Exercise prompt: In the listing below, find the line containing "obj.parent = empty". Write out that line and every line after it to the end, exactly and only those.

**********

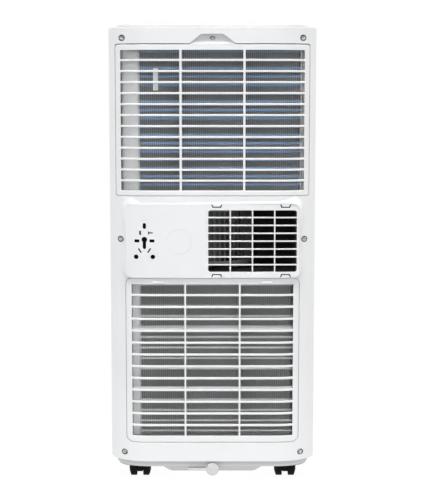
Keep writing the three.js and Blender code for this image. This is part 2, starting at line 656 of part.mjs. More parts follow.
// A blower wheel: a dished end plate, a ring at the inlet and blades between them.
function wheel({ wheelRadius: radius, wheelLow: low, wheelHigh: high, blades }) {
  const dishTop = high - DISH.depth;
  const plate = turned([
    [0, dishTop - 2], [DISH.radius + 2, dishTop - 2], [DISH.radius + 2, high - 3], [radius, high - 3],
    [radius, high], [DISH.radius, high], [DISH.radius, dishTop], [0, dishTop],
  ], 20);
  const ring = cut(
    bar("z", [0, 0], radius, [low, low + 4], 20),
    bar("z", [0, 0], radius - 4, [low - 1, low + 5], 20),
  );
  const vanes = [];
  for (let i = 0; i < blades; i++) {
    const blade = new THREE.BoxGeometry(BLADE.chord, BLADE.thickness, high - low - 2).rotateZ(BLADE.lean);
    blade.translate(radius - 6.5, 0, (high + low) / 2).rotateZ((2 * Math.PI * i) / blades);
    vanes.push(solid(blade));
  }
  return join(plate, ring, ...vanes);
}

// A fan motor: can, flange that bolts to the outside of the scroll, and shaft down to the wheel's dish.
function fanMotor({ motorRadius, motorTop, high, wheelHigh }) {
  const dish = wheelHigh - DISH.depth;
  return join(
    bar("z", [0, 0], motorRadius, [dish + 4, motorTop], 16),
    bar("z", [0, 0], motorRadius + 10, [high + GAP, high + GAP + 2], 16),
    bar("z", [0, 0], 4, [dish + GAP, dish + 5], 8),
  );
}

// The duct that turns the air from the cold scroll to the outlet.
function outletDuct() {
  const floor = COLD.z - COLD.outlet + GAP;
  const [bottom, top] = [OUTLET.bottom - DUCT.margin, OUTLET.top + DUCT.margin];
  const side = (inset, frontEnd) => polygon([
    [DUCT.rear + inset, floor + inset], [DUCT.floorEnd, floor + inset], [DUCT.rampEnd, bottom + inset],
    [frontEnd, bottom + inset], [frontEnd, top - inset], [DUCT.rear + inset, top - inset],
  ]);
  const half = OUTLET.half + 1;
  const end = FRONT_Y - WALL - GAP;
  const inletX = [COLD.x - COLD.end + 1, COLD.x + 8];
  const pins = LOUVRE_Z.map((z) => bar("x", [LOUVRE.y, z], LOUVRE.pin + GAP, [-FAR, FAR], 10));
  return cut(
    across(side(0, end), [-half - DUCT.wall, half + DUCT.wall]),
    across(side(DUCT.wall, end + 5), [-half, half]),
    box(inletX, [COLD.low + 3, COLD.high - 3], [floor - 5, floor + 5]),
    ...pins,
  );
}

// ---------------------------------------------------------------- louvres

// Each blade closes the outlet while upright, and carries a crank that the link joins.
function louvre(z) {
  const blade = across(roundRect([LOUVRE.y - LOUVRE.thickness / 2, LOUVRE.y + LOUVRE.thickness / 2],
    [z - LOUVRE.chord / 2, z + LOUVRE.chord / 2], 1.2), [-LOUVRE.half, LOUVRE.half], 1);
  const arm = across(polygon([
    [LOUVRE.y - LOUVRE.crank - 1.8, z - 1.8], [LOUVRE.y + 1.4, z - 1.8],
    [LOUVRE.y + 1.4, z + 1.8], [LOUVRE.y - LOUVRE.crank - 1.8, z + 1.8],
  ]), [-LOUVRE.half - 1.5, -LOUVRE.half + 1]);
  const reach = OUTLET.half + 2.6;
  return join(
    blade, arm,
    bar("x", [LOUVRE.y, z], LOUVRE.pin, [-reach, -LOUVRE.half + 1], 8),
    bar("x", [LOUVRE.y, z], LOUVRE.pin, [LOUVRE.half - 1, z === LOUVRE_Z[1] ? reach + 6 : reach], 8),
    bar("x", [LOUVRE.y - LOUVRE.crank, z], LOUVRE.crankPin, [LINK.x - 2.6, -LOUVRE.half], 8),
  );
}

function louvreLink() {
  const y = LOUVRE.y - LOUVRE.crank;
  const z = [LOUVRE_Z[2] - LINK.end, LOUVRE_Z[0] + LINK.end];
  const outline = roundRect([y - LINK.half, y + LINK.half], z, 1.7);
  const strip = across(outline, [LINK.x - LINK.thickness / 2, LINK.x + LINK.thickness / 2], 1);
  return cut(strip, ...LOUVRE_Z.map((height) => bar("x", [y, height], LOUVRE.crankPin + 0.3, [-FAR, 0], 10)));
}

// Stepper motor that turns the middle blade from outside the duct.
function louvreMotor() {
  const face = OUTLET.half + 3 + GAP;
  return cut(
    bar("x", [LOUVRE.y, LOUVRE_Z[1]], STEPPER.radius, [face, face + STEPPER.length], 14),
    bar("x", [LOUVRE.y, LOUVRE_Z[1]], LOUVRE.pin + GAP, [face - 1, face + STEPPER.socket], 10),
  );
}

// ---------------------------------------------------------------- refrigeration and electrics

function compressor() {
  const { x, y, radius, bottom, top, footRadius, footTurn } = COMPRESSOR;
  const body = turned([
    [0, bottom], [radius * 0.6, bottom], [radius * 0.92, bottom + 8], [radius, bottom + 22],
    [radius, top - 26], [radius * 0.9, top - 10], [radius * 0.55, top], [0, top],
  ], 18, x, y);
  const feet = [0, 1, 2].flatMap((i) => {
    const angle = (2 * Math.PI * i) / 3 + footTurn;
    const [fx, fy] = [x + footRadius * Math.cos(angle), y + footRadius * Math.sin(angle)];
    const arm = new THREE.BoxGeometry(64, 26, 3).translate(32, 0, 0).rotateZ(angle);
    arm.translate(x, y, bottom + 2);
    return [solid(arm), bar("z", [fx, fy], 9, [BASE.bottom + BASE.floor + GAP, bottom + 2], 10)];
  });
  const terminals = bar("z", [x + 18, y + 10], 13, [top - 8, top + 10], 12);
  return join(body, ...feet, terminals);
}

// Accumulator with the pipe that brings the gas back from the evaporator.
function suctionLine() {
  const { x, y, radius, bottom, top } = ACCUMULATOR;
  const neck = radius - 8;
  const accumulator = turned([
    [0, bottom], [neck, bottom + 2], [radius, bottom + 12], [radius, top - 14], [neck, top - 2], [0, top],
  ], 12, x, y);
  const fromCoil = [
    [x, y, top - 4], [-34, 62, 280], [-90, 50, 300], [-128, 20, 330], [-130, 0, 400], [-130, -40, 480],
    [-124, -78, 500], [-117, -84, 500],
  ];
  const toCompressor = [[x, y, bottom + 4], [-30, 60, 96], [-14, 54, 92], [-1, 46, 92]];
  return join(
    accumulator,
    pipe(fromCoil, SUCTION_PIPE.radius, SUCTION_PIPE.steps),
    pipe(toCompressor, SUCTION_PIPE.inletRadius, SUCTION_PIPE.inletSteps),
  );
}

function dischargeLine() {
  const route = [
    [40, 20, 266], [40, 18, 286], [0, 0, 302], [-80, -30, 302], [-116, -60, 296], [-122, -84, 289],
    [-121, -98, 286], [-115, -100, 286],
  ];
  return pipe(route, DISCHARGE_PIPE.radius, DISCHARGE_PIPE.steps);
}

// Filter drier and capillary from the bottom of the condenser to the bottom of the evaporator.
function liquidLine() {
  const route = [
    [-114, -100, 84], [-121, -96, 85], [-124, -82, 90], [-134, -74, 112], [-139, -70, 200], [-139, -66, 320],
    [-139, -70, 420], [-134, -84, 452], [-122, -98, 456], [-114, -100, 456],
  ];
  const drier = bar("z", [DRIER.x, DRIER.y], DRIER.radius, [DRIER.bottom, DRIER.top], 10);
  return join(pipe(route, LIQUID_PIPE.radius, LIQUID_PIPE.steps), drier);
}

function controlBox() {
  const { left, right, rear, front, bottom, top, wall } = CONTROL_BOX;
  return cut(
    box([left, right], [rear, front], [bottom, top]),
    box([left + wall, right - wall], [rear + wall, front - wall], [bottom + wall, top + 1]),
  );
}

// The circuit board with its transformer, connector block and relay.
function mainBoard() {
  const { left, right, rear, front, bottom, wall } = CONTROL_BOX;
  const edge = 2 * wall;
  const face = bottom + edge + 1;
  return join(
    box([left + edge, right - edge], [rear + edge, front - edge], [face - 1, face + 0.6]),
    box([-110, -78], [-40, -10], [face, face + 10]),
    box([-60, -40], [10, 40], [face, face + 8]),
    box([-30, -10], [-30, 0], [face, face + 10]),
  );
}

function capacitor() {
  const { left, right, y, z, radius, strap, strapBottom, strapTop } = CAPACITOR;
  return join(
    bar("x", [y, z], radius, [left, right], 14),
    box([left + strap, right - strap], [y - strap, y + strap], [strapBottom, strapTop]),
  );
}

// ---------------------------------------------------------------- assembly

const cabinet = new THREE.Group();

function group([x, y, z], turnX = 0, turnZ = 0) {
  const made = new THREE.Group();
  made.position.set(x, y, z);
  made.rotation.set(turnX, 0, turnZ);
  cabinet.add(made);
  return made;
}

function add(name, made, material, parent = cabinet) {
  const mesh = new THREE.Mesh(geometryOf(made), material);
  mesh.name = name;
  parent.add(mesh);
}

add("base_tray", baseTray(), BASE_WHITE);
add("front_shell", frontShell(), WHITE);
add("rear_panel", rearPanel(), WHITE);
add("top_cover", topCover(), WHITE);
add("control_panel", controlPanel(), CHARCOAL);
add("display_window", displayWindow(), SMOKED);
add("upper_grille", grille(UPPER), WHITE);
add("lower_grille", grille(LOWER), WHITE);
add("upper_filter", filter(UPPER), FILTER_GREY);
add("lower_filter", filter(LOWER), FILTER_GREY);
add("right_grip", gripCup(), WHITE);
add("left_grip", gripCup(), WHITE, group([0, 0, 0], 0, Math.PI));
add("port_blank", portBlank(), WHITE);
for (const [name, [x, z]] of Object.entries(SCREWS)) {
  add(name, screw(), STEEL, group([x, screwSeat(x) - GAP, z]));
}

add("drip_tray", dripTray(), INNER_WHITE);
add("evaporator", coil(EVAPORATOR), BLUE_FIN);
add("evaporator_cover", coilCover(EVAPORATOR), INNER_WHITE);
add("condenser", coil(CONDENSER), ALUMINIUM);
add("condenser_cover", coilCover(CONDENSER), INNER_WHITE);
add("sensor_clip", sensorClip(), WHITE);

const hotBlower = group([HOT.x, HOT.y, 0]);
add("exhaust_scroll", scroll(HOT), CHARCOAL, hotBlower);
add("exhaust_wheel", wheel(HOT), CHARCOAL, hotBlower);
add("exhaust_motor", fanMotor(HOT), STEEL, hotBlower);
const coldBlower = group([COLD.x, 0, COLD.z], -Math.PI / 2);
add("cold_scroll", scroll(COLD), CHARCOAL, coldBlower);
add("cold_wheel", wheel(COLD), CHARCOAL, coldBlower);
add("cold_motor", fanMotor(COLD), STEEL, coldBlower);

add("outlet_duct", outletDuct(), INNER_WHITE);
["louvre_upper", "louvre_middle", "louvre_lower"].forEach((name, i) => add(name, louvre(LOUVRE_Z[i]), WHITE));
add("louvre_link", louvreLink(), BLACK);
add("louvre_motor", louvreMotor(), STEEL);

add("compressor", compressor(), ENAMEL);
add("suction_line", suctionLine(), COPPER);
add("discharge_line", dischargeLine(), COPPER);
add("liquid_line", liquidLine(), COPPER);
add("control_box", controlBox(), INNER_WHITE);
add("main_board", mainBoard(), BOARD);
add("capacitor", capacitor(), INNER_WHITE);
add("cord_gland", cordGland(), BLACK);
add("drain_plug", drainPlug(), RUBBER);
for (const [name, x] of Object.entries(BUTTON_X)) add(name, button(), CHARCOAL, group([x, BUTTONS.y, 0]));

for (const [end, sy] of [["rear", -1], ["front", 1]]) {
  for (const [side, sx] of [["left", -1], ["right", 1]]) {
    const caster = group([sx * CASTER.x, sy * CASTER.y, 0]);
    add(`caster_fork_${end}_${side}`, casterFork(), BLACK, caster);
    add(`caster_wheels_${end}_${side}`, casterWheels(), BLACK, caster);
  }
}

export default cabinet;
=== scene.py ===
"""Looks of a portable air conditioner, built round its packed CAD model.

Shapes are worked out in millimetres in the CAD model's frame: +Z is up, the back faces -Y and +X is to the
right, seen from the back. They become metres when a piece is made.
"""
from math import asin, copysign, cos, degrees, pi, radians, sin, sqrt
from types import SimpleNamespace as Sizes

import bmesh
import bpy
from bmesh import ops
from mathutils import Matrix, Vector


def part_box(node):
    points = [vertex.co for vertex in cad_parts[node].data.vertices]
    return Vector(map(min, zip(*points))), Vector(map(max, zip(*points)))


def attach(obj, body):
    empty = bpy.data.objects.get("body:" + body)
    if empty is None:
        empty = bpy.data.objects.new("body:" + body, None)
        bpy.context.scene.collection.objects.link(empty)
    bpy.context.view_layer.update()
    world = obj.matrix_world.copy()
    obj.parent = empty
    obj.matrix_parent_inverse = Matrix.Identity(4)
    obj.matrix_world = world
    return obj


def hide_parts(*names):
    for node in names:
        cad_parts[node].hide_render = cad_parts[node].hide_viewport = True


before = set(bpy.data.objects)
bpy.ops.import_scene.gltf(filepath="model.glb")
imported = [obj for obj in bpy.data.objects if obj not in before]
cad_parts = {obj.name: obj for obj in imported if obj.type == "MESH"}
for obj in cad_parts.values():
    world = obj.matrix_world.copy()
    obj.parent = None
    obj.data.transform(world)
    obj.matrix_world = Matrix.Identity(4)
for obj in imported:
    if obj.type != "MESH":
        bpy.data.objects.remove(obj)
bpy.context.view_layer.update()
MM = 0.001
TAU = 2 * pi


def cad(node):
    """The lowest and highest corners of a CAD node, in millimetres."""
    low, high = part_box(node)
    return low / MM, high / MM


def middle(node):
    """The centre of a CAD node's box, in millimetres."""
    low, high = cad(node)
    return (low + high) / 2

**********

Solution to the exercise:
    obj.parent = empty
    obj.matrix_parent_inverse = Matrix.Identity(4)
    obj.matrix_world = world
    return obj


def hide_parts(*names):
    for node in names:
        cad_parts[node].hide_render = cad_parts[node].hide_viewport = True


before = set(bpy.data.objects)
bpy.ops.import_scene.gltf(filepath="model.glb")
imported = [obj for obj in bpy.data.objects if obj not in before]
cad_parts = {obj.name: obj for obj in imported if obj.type == "MESH"}
for obj in cad_parts.values():
    world = obj.matrix_world.copy()
    obj.parent = None
    obj.data.transform(world)
    obj.matrix_world = Matrix.Identity(4)
for obj in imported:
    if obj.type != "MESH":
        bpy.data.objects.remove(obj)
bpy.context.view_layer.update()
MM = 0.001
TAU = 2 * pi


def cad(node):
    """The lowest and highest corners of a CAD node, in millimetres."""
    low, high = part_box(node)
    return low / MM, high / MM


def middle(node):
    """The centre of a CAD node's box, in millimetres."""
    low, high = cad(node)
    return (low + high) / 2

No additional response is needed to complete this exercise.